15 KiB
Krawl Architecture
Overview
Krawl is a cloud-native deception honeypot server built on FastAPI. It creates realistic fake web applications (admin panels, login pages, fake credentials) to attract, detect, and analyze malicious crawlers and attackers while wasting their resources with infinite spider-trap pages.
Tech Stack
| Layer | Technology |
|---|---|
| Backend | FastAPI, Uvicorn, Python 3.11 |
| ORM / DB | SQLAlchemy 2.0, SQLite (WAL mode) |
| Templating | Jinja2 (server-side rendering) |
| Reactivity | Alpine.js 3.14 |
| Partial Updates | HTMX 2.0 |
| Charts | Chart.js 3.9 (doughnut), custom SVG radar |
| Maps | Leaflet 1.9 + CartoDB dark tiles |
| Scheduling | APScheduler |
| Container | Docker (python:3.11-slim), Helm/K8s ready |
Directory Structure
Krawl/
├── src/
│ ├── app.py # FastAPI app factory + lifespan
│ ├── config.py # YAML + env config loader
│ ├── dependencies.py # DI providers (templates, DB, client IP)

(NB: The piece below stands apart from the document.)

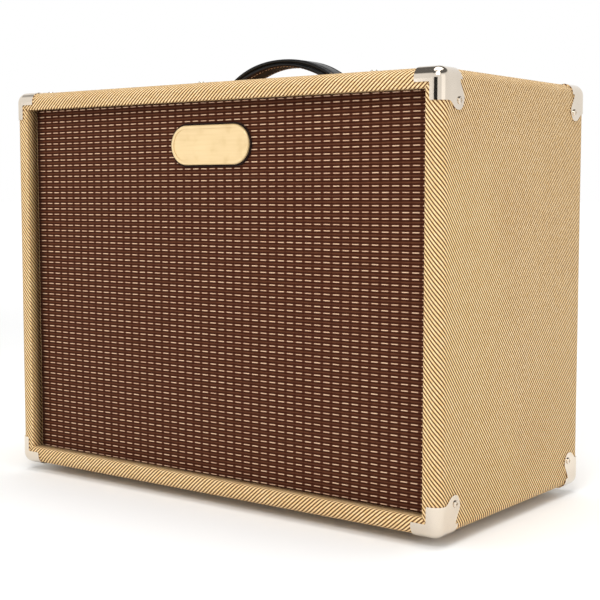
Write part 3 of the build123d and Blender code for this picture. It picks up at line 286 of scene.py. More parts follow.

│ ├── database.py # DatabaseManager singleton
│ ├── models.py # SQLAlchemy ORM models
│ ├── tracker.py # In-memory + DB access tracking
│ ├── logger.py # Rotating file log handlers
│ ├── deception_responses.py # Attack detection + fake responses
│ ├── sanitizer.py # Input sanitization
│ ├── generators.py # Random content generators
│ ├── wordlists.py # JSON wordlist loader
│ ├── geo_utils.py # IP geolocation API
│ ├── ip_utils.py # IP validation
│ │
│ ├── routes/
│ │ ├── honeypot.py # Trap pages, credential capture, catch-all
│ │ ├── dashboard.py # Dashboard page (Jinja2 SSR)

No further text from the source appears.